* **Exercise aim**
Retype each entry below, keeping every character the same.

--- --- ---

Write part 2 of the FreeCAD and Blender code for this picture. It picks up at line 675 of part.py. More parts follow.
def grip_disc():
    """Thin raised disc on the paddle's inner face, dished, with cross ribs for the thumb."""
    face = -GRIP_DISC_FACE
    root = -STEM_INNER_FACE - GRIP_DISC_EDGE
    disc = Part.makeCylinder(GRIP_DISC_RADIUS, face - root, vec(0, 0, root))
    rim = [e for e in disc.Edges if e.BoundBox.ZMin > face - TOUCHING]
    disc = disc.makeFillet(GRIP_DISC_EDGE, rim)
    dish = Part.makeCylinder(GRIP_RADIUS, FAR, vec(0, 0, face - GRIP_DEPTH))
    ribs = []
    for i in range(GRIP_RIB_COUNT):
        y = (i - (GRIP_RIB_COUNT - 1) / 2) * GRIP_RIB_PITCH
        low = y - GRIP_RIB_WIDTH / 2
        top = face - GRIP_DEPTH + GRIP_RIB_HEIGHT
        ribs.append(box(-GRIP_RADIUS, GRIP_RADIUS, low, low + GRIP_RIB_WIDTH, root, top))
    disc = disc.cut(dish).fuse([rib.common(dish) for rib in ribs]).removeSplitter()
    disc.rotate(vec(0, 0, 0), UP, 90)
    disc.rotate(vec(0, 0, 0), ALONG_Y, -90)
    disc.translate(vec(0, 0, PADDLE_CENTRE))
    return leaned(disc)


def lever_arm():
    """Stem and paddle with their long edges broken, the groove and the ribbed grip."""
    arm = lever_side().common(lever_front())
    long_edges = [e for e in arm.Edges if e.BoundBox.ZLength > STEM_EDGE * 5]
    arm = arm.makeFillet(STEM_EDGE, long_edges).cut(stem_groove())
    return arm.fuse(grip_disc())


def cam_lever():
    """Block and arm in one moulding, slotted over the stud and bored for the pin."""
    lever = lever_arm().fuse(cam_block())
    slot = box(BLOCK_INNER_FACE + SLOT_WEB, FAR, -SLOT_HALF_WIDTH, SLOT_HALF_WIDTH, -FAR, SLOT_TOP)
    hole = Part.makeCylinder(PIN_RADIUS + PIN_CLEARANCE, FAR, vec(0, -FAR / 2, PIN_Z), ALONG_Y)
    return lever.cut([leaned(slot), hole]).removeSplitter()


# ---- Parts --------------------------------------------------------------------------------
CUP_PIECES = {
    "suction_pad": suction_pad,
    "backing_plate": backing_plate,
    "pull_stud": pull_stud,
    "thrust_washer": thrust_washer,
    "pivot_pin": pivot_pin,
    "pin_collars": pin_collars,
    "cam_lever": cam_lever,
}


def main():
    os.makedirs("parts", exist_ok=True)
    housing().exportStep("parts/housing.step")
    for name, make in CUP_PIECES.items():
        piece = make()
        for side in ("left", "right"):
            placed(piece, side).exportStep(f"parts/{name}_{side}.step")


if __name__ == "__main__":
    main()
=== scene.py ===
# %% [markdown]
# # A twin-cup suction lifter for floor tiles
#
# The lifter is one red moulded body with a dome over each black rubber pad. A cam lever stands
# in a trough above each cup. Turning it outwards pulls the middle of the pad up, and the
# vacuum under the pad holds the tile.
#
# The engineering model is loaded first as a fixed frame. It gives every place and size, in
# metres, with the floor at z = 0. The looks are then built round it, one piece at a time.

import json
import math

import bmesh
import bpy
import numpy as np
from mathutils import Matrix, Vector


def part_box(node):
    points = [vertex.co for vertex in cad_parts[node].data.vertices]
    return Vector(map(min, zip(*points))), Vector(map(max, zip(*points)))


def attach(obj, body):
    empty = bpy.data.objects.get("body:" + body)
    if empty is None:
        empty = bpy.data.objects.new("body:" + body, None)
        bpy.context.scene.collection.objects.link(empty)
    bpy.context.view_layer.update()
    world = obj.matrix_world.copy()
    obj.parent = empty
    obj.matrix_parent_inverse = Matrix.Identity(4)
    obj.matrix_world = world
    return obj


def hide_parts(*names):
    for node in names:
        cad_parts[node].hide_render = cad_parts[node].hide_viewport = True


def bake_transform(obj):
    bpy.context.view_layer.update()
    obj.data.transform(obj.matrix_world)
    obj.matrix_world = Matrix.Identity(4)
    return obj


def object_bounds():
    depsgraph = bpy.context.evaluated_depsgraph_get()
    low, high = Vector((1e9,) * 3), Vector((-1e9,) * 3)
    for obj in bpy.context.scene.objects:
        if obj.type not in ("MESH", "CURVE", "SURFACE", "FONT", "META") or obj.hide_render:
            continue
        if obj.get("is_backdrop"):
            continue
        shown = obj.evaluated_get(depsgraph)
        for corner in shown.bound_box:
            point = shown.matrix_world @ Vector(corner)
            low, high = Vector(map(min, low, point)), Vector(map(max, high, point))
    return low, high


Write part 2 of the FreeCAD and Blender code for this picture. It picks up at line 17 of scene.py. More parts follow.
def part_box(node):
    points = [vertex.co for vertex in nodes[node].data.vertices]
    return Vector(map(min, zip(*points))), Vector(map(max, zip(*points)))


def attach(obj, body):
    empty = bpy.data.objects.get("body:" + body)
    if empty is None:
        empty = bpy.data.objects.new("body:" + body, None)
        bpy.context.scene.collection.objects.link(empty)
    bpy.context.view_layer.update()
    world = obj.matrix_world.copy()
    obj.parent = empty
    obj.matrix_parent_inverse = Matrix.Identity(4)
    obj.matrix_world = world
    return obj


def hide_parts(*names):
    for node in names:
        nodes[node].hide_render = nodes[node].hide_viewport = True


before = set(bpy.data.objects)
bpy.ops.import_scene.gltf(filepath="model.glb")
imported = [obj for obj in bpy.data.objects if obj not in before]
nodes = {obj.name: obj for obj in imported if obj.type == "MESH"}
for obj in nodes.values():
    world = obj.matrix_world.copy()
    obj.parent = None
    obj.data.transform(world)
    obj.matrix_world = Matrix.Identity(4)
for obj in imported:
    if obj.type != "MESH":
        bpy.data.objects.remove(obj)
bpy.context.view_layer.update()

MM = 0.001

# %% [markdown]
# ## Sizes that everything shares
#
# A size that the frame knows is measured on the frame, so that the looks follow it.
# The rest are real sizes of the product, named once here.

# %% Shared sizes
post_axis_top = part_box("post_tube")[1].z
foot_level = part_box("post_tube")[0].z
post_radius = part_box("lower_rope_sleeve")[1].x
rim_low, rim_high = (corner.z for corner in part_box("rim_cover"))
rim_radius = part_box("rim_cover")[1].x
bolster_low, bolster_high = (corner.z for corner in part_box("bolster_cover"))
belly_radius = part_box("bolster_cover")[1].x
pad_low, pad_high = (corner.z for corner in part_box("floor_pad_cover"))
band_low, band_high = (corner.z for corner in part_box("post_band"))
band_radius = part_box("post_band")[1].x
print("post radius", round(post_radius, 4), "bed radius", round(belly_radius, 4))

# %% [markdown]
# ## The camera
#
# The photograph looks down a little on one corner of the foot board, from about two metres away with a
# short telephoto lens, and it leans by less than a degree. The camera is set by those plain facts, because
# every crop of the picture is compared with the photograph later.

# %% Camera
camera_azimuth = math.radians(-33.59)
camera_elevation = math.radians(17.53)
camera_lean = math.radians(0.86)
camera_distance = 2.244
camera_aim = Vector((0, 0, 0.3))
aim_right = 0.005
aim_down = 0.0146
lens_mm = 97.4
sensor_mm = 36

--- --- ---

* **Full answer**
Write part 2 of the FreeCAD and Blender code for this picture. It picks up at line 675 of part.py. More parts follow.
def grip_disc():
    """Thin raised disc on the paddle's inner face, dished, with cross ribs for the thumb."""
    face = -GRIP_DISC_FACE
    root = -STEM_INNER_FACE - GRIP_DISC_EDGE
    disc = Part.makeCylinder(GRIP_DISC_RADIUS, face - root, vec(0, 0, root))
    rim = [e for e in disc.Edges if e.BoundBox.ZMin > face - TOUCHING]
    disc = disc.makeFillet(GRIP_DISC_EDGE, rim)
    dish = Part.makeCylinder(GRIP_RADIUS, FAR, vec(0, 0, face - GRIP_DEPTH))
    ribs = []
    for i in range(GRIP_RIB_COUNT):
        y = (i - (GRIP_RIB_COUNT - 1) / 2) * GRIP_RIB_PITCH
        low = y - GRIP_RIB_WIDTH / 2
        top = face - GRIP_DEPTH + GRIP_RIB_HEIGHT
        ribs.append(box(-GRIP_RADIUS, GRIP_RADIUS, low, low + GRIP_RIB_WIDTH, root, top))
    disc = disc.cut(dish).fuse([rib.common(dish) for rib in ribs]).removeSplitter()
    disc.rotate(vec(0, 0, 0), UP, 90)
    disc.rotate(vec(0, 0, 0), ALONG_Y, -90)
    disc.translate(vec(0, 0, PADDLE_CENTRE))
    return leaned(disc)


def lever_arm():
    """Stem and paddle with their long edges broken, the groove and the ribbed grip."""
    arm = lever_side().common(lever_front())
    long_edges = [e for e in arm.Edges if e.BoundBox.ZLength > STEM_EDGE * 5]
    arm = arm.makeFillet(STEM_EDGE, long_edges).cut(stem_groove())
    return arm.fuse(grip_disc())


def cam_lever():
    """Block and arm in one moulding, slotted over the stud and bored for the pin."""
    lever = lever_arm().fuse(cam_block())
    slot = box(BLOCK_INNER_FACE + SLOT_WEB, FAR, -SLOT_HALF_WIDTH, SLOT_HALF_WIDTH, -FAR, SLOT_TOP)
    hole = Part.makeCylinder(PIN_RADIUS + PIN_CLEARANCE, FAR, vec(0, -FAR / 2, PIN_Z), ALONG_Y)
    return lever.cut([leaned(slot), hole]).removeSplitter()


# ---- Parts --------------------------------------------------------------------------------
CUP_PIECES = {
    "suction_pad": suction_pad,
    "backing_plate": backing_plate,
    "pull_stud": pull_stud,
    "thrust_washer": thrust_washer,
    "pivot_pin": pivot_pin,
    "pin_collars": pin_collars,
    "cam_lever": cam_lever,
}


def main():
    os.makedirs("parts", exist_ok=True)
    housing().exportStep("parts/housing.step")
    for name, make in CUP_PIECES.items():
        piece = make()
        for side in ("left", "right"):
            placed(piece, side).exportStep(f"parts/{name}_{side}.step")


if __name__ == "__main__":
    main()
=== scene.py ===
# %% [markdown]
# # A twin-cup suction lifter for floor tiles
#
# The lifter is one red moulded body with a dome over each black rubber pad. A cam lever stands
# in a trough above each cup. Turning it outwards pulls the middle of the pad up, and the
# vacuum under the pad holds the tile.
#
# The engineering model is loaded first as a fixed frame. It gives every place and size, in
# metres, with the floor at z = 0. The looks are then built round it, one piece at a time.

import json
import math

import bmesh
import bpy
import numpy as np
from mathutils import Matrix, Vector


def part_box(node):
    points = [vertex.co for vertex in cad_parts[node].data.vertices]
    return Vector(map(min, zip(*points))), Vector(map(max, zip(*points)))


def attach(obj, body):
    empty = bpy.data.objects.get("body:" + body)
    if empty is None:
        empty = bpy.data.objects.new("body:" + body, None)
        bpy.context.scene.collection.objects.link(empty)
    bpy.context.view_layer.update()
    world = obj.matrix_world.copy()
    obj.parent = empty
    obj.matrix_parent_inverse = Matrix.Identity(4)
    obj.matrix_world = world
    return obj


def hide_parts(*names):
    for node in names:
        cad_parts[node].hide_render = cad_parts[node].hide_viewport = True


def bake_transform(obj):
    bpy.context.view_layer.update()
    obj.data.transform(obj.matrix_world)
    obj.matrix_world = Matrix.Identity(4)
    return obj


def object_bounds():
    depsgraph = bpy.context.evaluated_depsgraph_get()
    low, high = Vector((1e9,) * 3), Vector((-1e9,) * 3)
    for obj in bpy.context.scene.objects:
        if obj.type not in ("MESH", "CURVE", "SURFACE", "FONT", "META") or obj.hide_render:
            continue
        if obj.get("is_backdrop"):
            continue
        shown = obj.evaluated_get(depsgraph)
        for corner in shown.bound_box:
            point = shown.matrix_world @ Vector(corner)
            low, high = Vector(map(min, low, point)), Vector(map(max, high, point))
    return low, high


Write part 2 of the FreeCAD and Blender code for this picture. It picks up at line 17 of scene.py. More parts follow.
def part_box(node):
    points = [vertex.co for vertex in nodes[node].data.vertices]
    return Vector(map(min, zip(*points))), Vector(map(max, zip(*points)))


def attach(obj, body):
    empty = bpy.data.objects.get("body:" + body)
    if empty is None:
        empty = bpy.data.objects.new("body:" + body, None)
        bpy.context.scene.collection.objects.link(empty)
    bpy.context.view_layer.update()
    world = obj.matrix_world.copy()
    obj.parent = empty
    obj.matrix_parent_inverse = Matrix.Identity(4)
    obj.matrix_world = world
    return obj


def hide_parts(*names):
    for node in names:
        nodes[node].hide_render = nodes[node].hide_viewport = True


before = set(bpy.data.objects)
bpy.ops.import_scene.gltf(filepath="model.glb")
imported = [obj for obj in bpy.data.objects if obj not in before]
nodes = {obj.name: obj for obj in imported if obj.type == "MESH"}
for obj in nodes.values():
    world = obj.matrix_world.copy()
    obj.parent = None
    obj.data.transform(world)
    obj.matrix_world = Matrix.Identity(4)
for obj in imported:
    if obj.type != "MESH":
        bpy.data.objects.remove(obj)
bpy.context.view_layer.update()

MM = 0.001

# %% [markdown]
# ## Sizes that everything shares
#
# A size that the frame knows is measured on the frame, so that the looks follow it.
# The rest are real sizes of the product, named once here.

# %% Shared sizes
post_axis_top = part_box("post_tube")[1].z
foot_level = part_box("post_tube")[0].z
post_radius = part_box("lower_rope_sleeve")[1].x
rim_low, rim_high = (corner.z for corner in part_box("rim_cover"))
rim_radius = part_box("rim_cover")[1].x
bolster_low, bolster_high = (corner.z for corner in part_box("bolster_cover"))
belly_radius = part_box("bolster_cover")[1].x
pad_low, pad_high = (corner.z for corner in part_box("floor_pad_cover"))
band_low, band_high = (corner.z for corner in part_box("post_band"))
band_radius = part_box("post_band")[1].x
print("post radius", round(post_radius, 4), "bed radius", round(belly_radius, 4))

# %% [markdown]
# ## The camera
#
# The photograph looks down a little on one corner of the foot board, from about two metres away with a
# short telephoto lens, and it leans by less than a degree. The camera is set by those plain facts, because
# every crop of the picture is compared with the photograph later.

# %% Camera
camera_azimuth = math.radians(-33.59)
camera_elevation = math.radians(17.53)
camera_lean = math.radians(0.86)
camera_distance = 2.244
camera_aim = Vector((0, 0, 0.3))
aim_right = 0.005
aim_down = 0.0146
lens_mm = 97.4
sensor_mm = 36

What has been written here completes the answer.